A half-sibling inherits in his or her own right. If the illegitimate child also has hereditary rights in the estate of the common parent, the remedy is to assert the child’s own share, not to convert the sibling’s inheritance into a support duty.
Thus the child may:
- challenge an extrajudicial settlement that excluded him or her
- seek recognition as an heir
- demand partition
- recover his or her hereditary portion
- seek annulment of transfers that impaired legitime, when legally proper
But that is still a succession case, not a support case against the sibling personally.
14. Order of support among those legally obliged
Philippine law does contemplate an order in enforcing support among persons legally bound. As a general matter, those nearest in degree and those with primary responsibility are first looked to. But this order operates only among persons whom the law already obliges.
So the sequence is not:
- parents
- grandparents
- siblings
- any relative available
That is too broad.
The correct approach is:
- determine who is in the statutory class of obligors
- determine whose obligation is primary or concurrent
- determine ability to pay and extent of need
If the sibling is not within the enforceable class for that claimant, the sequence never reaches the sibling.
15. What courts would likely ask in an actual case
In a real Philippine case involving an illegitimate child claiming support from half-siblings after the death of parents and grandparents, the court would likely examine:
- Has the child’s filiation been legally established?
- Who is the common parent?
- What is the status of the alleged half-siblings?
- Is there a legal provision that expressly obliges these half-siblings to support this child?
- Is the claim truly for support, or is it actually a disguised succession dispute?
- Is there an estate proceeding involving the deceased parent?
- Does the child have a hereditary or estate-based claim instead?
In many cases, once these questions are asked carefully, the dispute shifts from personal support to estate rights.
16. Situations where a claim may be framed differently
Although a direct support claim against half-siblings is generally weak or untenable, the child may still have other legal options depending on the facts.
A. Claim against the estate of the deceased father or mother
This is often the primary route.
B. Assertion of hereditary rights
If the deceased parent left property, the child may seek inclusion as an heir.
C. Guardianship or custody-related relief
If the child is a minor and neglected, social welfare and guardianship measures may be relevant.
D. Voluntary support agreements
A half-sibling may voluntarily bind himself or herself by agreement, donation, trust arrangement, or settlement.
E. Special benefits under labor, insurance, pension, or social legislation
The child may be entitled to death benefits, pension survivorship benefits, insurance proceeds, GSIS/SSS benefits, employees’ compensation, or similar claims, depending on the deceased parent’s status and designation rules.
These are not the same as a civil action to compel half-siblings to provide support, but they may provide practical relief.
17. What about grandparents on the illegitimate line?
The user’s question assumes the parents and grandparents are dead, but it is worth clarifying the structure.
An illegitimate child unquestionably has a support relationship with the parent.
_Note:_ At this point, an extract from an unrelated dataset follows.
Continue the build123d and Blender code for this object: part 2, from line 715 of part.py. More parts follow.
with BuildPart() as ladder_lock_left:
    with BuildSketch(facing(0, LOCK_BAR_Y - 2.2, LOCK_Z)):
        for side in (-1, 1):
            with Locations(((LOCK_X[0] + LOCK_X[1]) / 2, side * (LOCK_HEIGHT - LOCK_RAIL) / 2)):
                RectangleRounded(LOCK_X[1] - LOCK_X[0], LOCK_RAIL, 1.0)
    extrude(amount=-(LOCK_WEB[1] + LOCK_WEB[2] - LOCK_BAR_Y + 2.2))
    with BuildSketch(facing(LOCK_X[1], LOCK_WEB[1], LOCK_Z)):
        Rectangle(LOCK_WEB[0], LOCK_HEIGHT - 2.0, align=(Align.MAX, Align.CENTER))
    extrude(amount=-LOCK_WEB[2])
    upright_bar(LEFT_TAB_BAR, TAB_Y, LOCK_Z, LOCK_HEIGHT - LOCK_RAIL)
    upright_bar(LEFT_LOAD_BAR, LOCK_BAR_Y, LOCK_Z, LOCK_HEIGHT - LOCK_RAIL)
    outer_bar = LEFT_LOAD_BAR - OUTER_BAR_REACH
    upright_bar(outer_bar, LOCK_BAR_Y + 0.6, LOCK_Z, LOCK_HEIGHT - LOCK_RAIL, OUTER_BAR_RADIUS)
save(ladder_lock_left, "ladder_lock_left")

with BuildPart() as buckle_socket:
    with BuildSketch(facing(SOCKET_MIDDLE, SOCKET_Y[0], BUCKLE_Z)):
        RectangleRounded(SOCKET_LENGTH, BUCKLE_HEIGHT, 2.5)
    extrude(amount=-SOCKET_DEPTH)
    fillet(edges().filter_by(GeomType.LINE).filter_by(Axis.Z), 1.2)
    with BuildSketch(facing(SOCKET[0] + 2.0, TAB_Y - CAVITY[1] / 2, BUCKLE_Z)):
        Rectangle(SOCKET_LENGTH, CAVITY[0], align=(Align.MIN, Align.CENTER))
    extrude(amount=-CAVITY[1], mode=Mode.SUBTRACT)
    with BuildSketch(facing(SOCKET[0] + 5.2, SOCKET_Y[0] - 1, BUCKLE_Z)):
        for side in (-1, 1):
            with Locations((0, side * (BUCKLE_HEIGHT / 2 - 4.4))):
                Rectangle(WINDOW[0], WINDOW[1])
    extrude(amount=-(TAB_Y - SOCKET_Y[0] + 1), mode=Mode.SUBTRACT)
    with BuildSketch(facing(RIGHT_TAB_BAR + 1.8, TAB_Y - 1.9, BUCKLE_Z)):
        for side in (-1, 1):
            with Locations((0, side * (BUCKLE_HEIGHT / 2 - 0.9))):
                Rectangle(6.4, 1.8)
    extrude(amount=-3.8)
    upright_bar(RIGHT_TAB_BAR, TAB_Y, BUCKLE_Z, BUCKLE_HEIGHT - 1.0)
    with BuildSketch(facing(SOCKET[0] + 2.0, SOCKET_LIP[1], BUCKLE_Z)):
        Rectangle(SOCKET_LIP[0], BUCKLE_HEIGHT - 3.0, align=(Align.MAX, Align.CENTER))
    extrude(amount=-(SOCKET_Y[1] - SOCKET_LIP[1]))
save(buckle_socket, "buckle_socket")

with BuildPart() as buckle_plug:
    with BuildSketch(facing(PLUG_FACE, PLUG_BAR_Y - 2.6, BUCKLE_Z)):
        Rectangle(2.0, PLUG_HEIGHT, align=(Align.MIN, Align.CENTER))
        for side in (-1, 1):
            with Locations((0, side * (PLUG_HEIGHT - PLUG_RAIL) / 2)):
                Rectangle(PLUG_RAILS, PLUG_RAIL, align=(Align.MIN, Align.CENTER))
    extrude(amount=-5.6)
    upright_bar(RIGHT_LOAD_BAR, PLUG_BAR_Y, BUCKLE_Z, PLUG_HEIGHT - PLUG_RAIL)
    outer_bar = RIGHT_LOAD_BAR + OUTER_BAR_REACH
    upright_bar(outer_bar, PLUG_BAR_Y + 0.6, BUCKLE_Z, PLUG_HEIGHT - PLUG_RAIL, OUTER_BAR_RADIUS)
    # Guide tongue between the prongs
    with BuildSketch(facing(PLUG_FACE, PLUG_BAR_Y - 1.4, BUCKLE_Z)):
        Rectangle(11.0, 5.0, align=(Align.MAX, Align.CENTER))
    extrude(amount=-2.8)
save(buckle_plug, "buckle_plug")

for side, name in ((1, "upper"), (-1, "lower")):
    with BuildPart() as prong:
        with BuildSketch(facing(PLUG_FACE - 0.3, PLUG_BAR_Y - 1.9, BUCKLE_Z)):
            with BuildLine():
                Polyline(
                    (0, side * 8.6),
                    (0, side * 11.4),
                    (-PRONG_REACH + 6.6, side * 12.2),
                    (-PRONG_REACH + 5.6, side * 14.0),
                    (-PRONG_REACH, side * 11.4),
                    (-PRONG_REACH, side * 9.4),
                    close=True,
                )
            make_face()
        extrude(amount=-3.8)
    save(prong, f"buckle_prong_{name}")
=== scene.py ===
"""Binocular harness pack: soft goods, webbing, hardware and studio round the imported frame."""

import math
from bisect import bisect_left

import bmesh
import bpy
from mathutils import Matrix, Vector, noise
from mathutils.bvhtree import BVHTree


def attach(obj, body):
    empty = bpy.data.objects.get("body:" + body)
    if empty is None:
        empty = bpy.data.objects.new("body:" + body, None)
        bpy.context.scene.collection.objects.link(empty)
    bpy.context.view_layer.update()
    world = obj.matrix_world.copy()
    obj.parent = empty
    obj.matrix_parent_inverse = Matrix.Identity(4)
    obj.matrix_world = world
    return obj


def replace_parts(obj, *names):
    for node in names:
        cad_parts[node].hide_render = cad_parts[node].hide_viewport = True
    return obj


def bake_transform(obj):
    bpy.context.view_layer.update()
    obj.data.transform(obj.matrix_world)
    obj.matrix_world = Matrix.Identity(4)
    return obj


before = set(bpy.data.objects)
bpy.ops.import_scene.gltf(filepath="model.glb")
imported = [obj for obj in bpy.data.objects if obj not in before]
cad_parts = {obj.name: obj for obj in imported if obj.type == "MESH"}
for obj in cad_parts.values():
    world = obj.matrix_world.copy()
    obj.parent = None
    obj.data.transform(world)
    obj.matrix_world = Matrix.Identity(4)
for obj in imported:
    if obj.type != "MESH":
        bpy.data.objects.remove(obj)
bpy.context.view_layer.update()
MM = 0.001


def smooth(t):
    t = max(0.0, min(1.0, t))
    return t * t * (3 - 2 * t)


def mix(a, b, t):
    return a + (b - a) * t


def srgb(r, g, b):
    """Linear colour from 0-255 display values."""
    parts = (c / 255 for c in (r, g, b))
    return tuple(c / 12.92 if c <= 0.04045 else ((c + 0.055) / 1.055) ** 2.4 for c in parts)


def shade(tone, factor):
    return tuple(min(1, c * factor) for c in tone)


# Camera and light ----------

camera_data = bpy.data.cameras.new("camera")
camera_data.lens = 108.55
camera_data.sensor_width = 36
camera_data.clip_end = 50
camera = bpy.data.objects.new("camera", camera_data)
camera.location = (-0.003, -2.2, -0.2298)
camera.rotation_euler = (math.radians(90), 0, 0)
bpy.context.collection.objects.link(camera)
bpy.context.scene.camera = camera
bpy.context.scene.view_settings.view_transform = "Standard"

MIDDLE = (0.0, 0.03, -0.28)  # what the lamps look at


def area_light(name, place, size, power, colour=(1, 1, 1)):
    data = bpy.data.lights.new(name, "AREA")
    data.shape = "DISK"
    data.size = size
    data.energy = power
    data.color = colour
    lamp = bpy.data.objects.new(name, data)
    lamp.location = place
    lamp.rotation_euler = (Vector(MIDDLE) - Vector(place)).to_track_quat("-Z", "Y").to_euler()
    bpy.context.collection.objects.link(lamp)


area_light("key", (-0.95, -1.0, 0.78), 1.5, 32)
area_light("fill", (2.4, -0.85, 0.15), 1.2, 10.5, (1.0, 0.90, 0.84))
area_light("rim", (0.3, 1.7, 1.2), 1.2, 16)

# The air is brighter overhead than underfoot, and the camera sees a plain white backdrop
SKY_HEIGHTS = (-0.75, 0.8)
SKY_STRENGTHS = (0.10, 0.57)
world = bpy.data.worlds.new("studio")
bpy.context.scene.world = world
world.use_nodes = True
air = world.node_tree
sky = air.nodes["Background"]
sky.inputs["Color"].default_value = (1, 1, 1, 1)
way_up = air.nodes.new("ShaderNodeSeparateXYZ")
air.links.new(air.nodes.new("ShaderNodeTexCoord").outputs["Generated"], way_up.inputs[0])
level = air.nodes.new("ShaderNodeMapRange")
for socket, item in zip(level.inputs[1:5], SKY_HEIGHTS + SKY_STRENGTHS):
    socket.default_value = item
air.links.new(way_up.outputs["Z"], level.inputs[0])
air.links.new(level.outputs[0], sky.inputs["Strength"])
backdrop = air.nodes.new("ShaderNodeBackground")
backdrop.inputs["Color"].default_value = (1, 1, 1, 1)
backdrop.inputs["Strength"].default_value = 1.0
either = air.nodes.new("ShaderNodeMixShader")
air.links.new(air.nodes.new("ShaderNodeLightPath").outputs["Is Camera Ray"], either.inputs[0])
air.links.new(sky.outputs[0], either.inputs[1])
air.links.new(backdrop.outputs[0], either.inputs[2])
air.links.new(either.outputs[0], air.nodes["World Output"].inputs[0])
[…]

Beyond that, claims involving ascendants can become more technical depending on filiation and the statutory route through which the relationship is legally recognized. In practical litigation, the direct and clearest obligor remains the parent; once the parent is deceased, the estate becomes the more important focal point.
So by the time all parents and grandparents are gone, a direct support suit against half-siblings is usually already on legally unstable ground.
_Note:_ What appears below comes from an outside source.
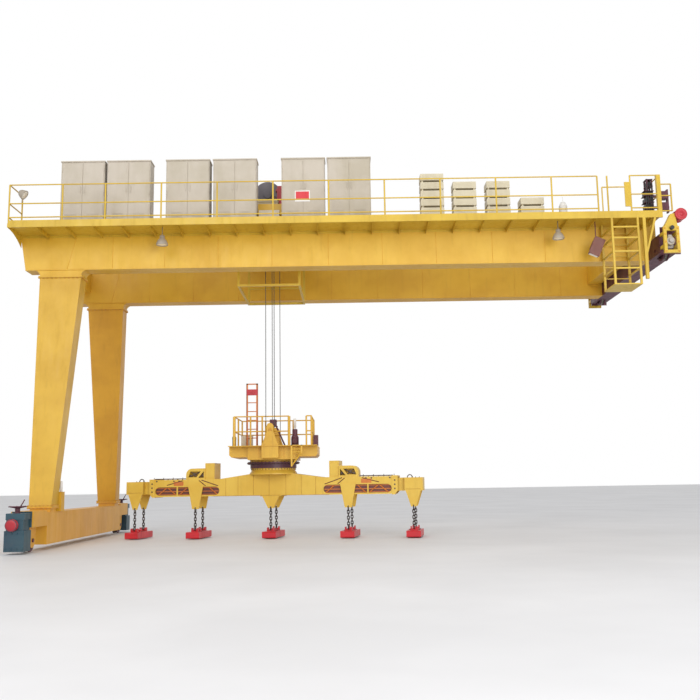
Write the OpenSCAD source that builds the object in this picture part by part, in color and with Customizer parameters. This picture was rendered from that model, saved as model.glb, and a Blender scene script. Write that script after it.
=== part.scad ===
/* [Crane] */
// Distance from the ground rail to the runway rail
span = 15600; // [14000:100:18000]
// Height of the girder underside above the floor
clear_height = 7050; // [6500:50:8000]
// Distance between the two girder centre lines
girder_spacing = 4200; // [3900:50:4600]

/* [Girders] */
// Width of a box girder over its webs
girder_w = 450; // [400:10:520]
// Height of a box girder
girder_h = 1050; // [950:10:1200]
// Overhang of the flange plates beyond the webs
flange_lip = 25; // [15:5:35]
// Thickness of the flange plates
flange_t = 20; // [12:2:30]
// Reach of the lower flange beyond the ground rail
overhang_low = 880; // [800:20:1000]
// Reach of the upper flange beyond the ground rail
overhang_high = 1060; // [1020:20:1200]
// Height of the end ties between the girders
tie_h = 680; // [500:20:800]
// Width of the end ties
tie_w = 380; // [300:10:440]

/* [Legs] */
// Width of a leg at its top joint
leg_top_w = 1070; // [900:10:1200]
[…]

18. Is there any argument the child’s lawyer might still try?
A creative lawyer may try to argue from:
- blood relationship
- constitutional protection of children
- equal protection principles
- humanitarian interpretation of family law
- the modern trend of reducing discrimination against illegitimate children
But the obstacle remains the same: support obligations are creatures of statute. Courts cannot freely enlarge the class of persons bound to support another when the Civil Code has specifically defined it.
That is why a well-advised lawyer would usually examine the estate and succession path first.
19. Common misconceptions
“They are siblings by blood, so support is automatic.”
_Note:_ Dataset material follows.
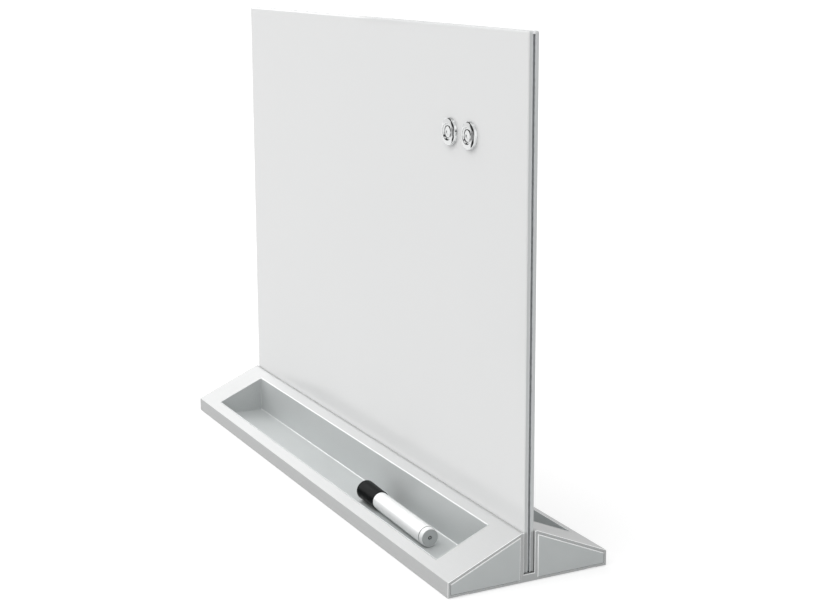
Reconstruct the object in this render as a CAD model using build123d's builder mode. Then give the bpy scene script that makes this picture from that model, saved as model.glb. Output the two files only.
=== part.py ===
"""Desk-top glass whiteboard that stands in a low base with a pen tray on each side.

Millimetres. The origin is the middle of the base on the desk, +X runs along the board to the
right, +Y to the back and +Z up. Two round magnets sit on the front glass and a capped marker
lies in the front tray.
"""
import math
import os

from build123d import *

# ---- Board: two glass panels, each on a steel sheet, either side of a thin core ----
board_width = 598.0
board_height = 450.0
glass_thickness = 3.2
steel_thickness = 0.5
core_thickness = 2.2
glass_corner_radius = 1.8
glass_bevel_width = 1.4
glass_bevel_depth = 0.5
steel_inset = 0.4
core_side_inset = 3.0
top_strip_height = 2.0

# ---- Base: one extruded profile with a channel between two hollow wings ----
base_end_reach = 1.0
base_depth = 154.6
lip_height = 14.2
apex_height = 44.2
channel_floor = 7.5
bottom_wall = 2.2
lip_wall = 2.4
slope_wall = 2.3
channel_wall = 2.6
channel_clearance = 0.5
profile_edge_radius = 0.5

# ---- What lines the channel and carries the board ----
liner_thickness = 0.35
liner_end_inset = 4.0
liner_top_inset = 1.5
liner_bottom_gap = 1.0
setting_pad_thickness = 0.5
setting_pad_length = 40.0
setting_pad_count = 4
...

No. Blood relation alone is not enough. The law must recognize the relationship as one giving rise to support.
“Since the parents are dead, the duty passes to the elder siblings.”
No automatic legal transfer occurs unless the statute provides for it.
“Half-blood siblings are covered, so the child can sue.”
The phrase “half-blood” does not erase the legal distinction that controls the support obligation.
“If support cannot be claimed, the child has no rights.”
Not necessarily. The child may still have rights against the parent’s estate, including hereditary rights.
“The richest relative must support the child.”
No. Financial ability matters only after a legal obligation is first shown.
20. Practical litigation reality in the Philippines
In actual Philippine family disputes, the issue is often mislabeled. What families call “support” may really involve one of these:
- exclusion of an illegitimate child from the estate
- refusal to recognize filiation
- denial of possession or use of estate property
- informal family arrangement after the death of a parent
- conflict over burial benefits, pension, insurance, or survivorship claims
A lawyer handling such a case should separate the issues:
- support during the parent’s lifetime
- support chargeable to the estate
- filiation
- inheritance
- guardianship of a minor
- settlement of estate
That separation often determines whether the case is viable.
21. Bottom-line legal conclusion
Under Philippine law, an illegitimate child generally cannot compel half-siblings to provide support simply because the parents and grandparents are already deceased.
The reasons are:
- Support is purely statutory.
- Only persons specifically named by law may be compelled to support another.
- The support obligation among siblings is not a broad, catch-all duty extending to every sibling relationship regardless of legitimacy.
- The death of parents and grandparents does not create a new support duty in half-siblings if the law does not already impose one.
What the child may have instead are:
- a claim against the estate of the deceased parent, and/or
- successional rights as an heir, once filiation is established.
That is usually the stronger and more accurate legal path.
22. Final doctrinal takeaway
In Philippine family law, an illegitimate child’s strongest enforceable support claim is against the parents, not against half-siblings. Once the parents and grandparents are dead, the child’s remedy ordinarily shifts away from a personal support action against siblings and toward:
- estate proceedings,
- proof of filiation, and
- inheritance or estate-based claims.
So the proper legal framing is often not, “Can the half-siblings be ordered to support the child?” but rather, “What rights does the child have against the deceased parent’s estate, and has the child been unlawfully excluded from them?”
That is the question most likely to produce a legally sound remedy in the Philippine setting.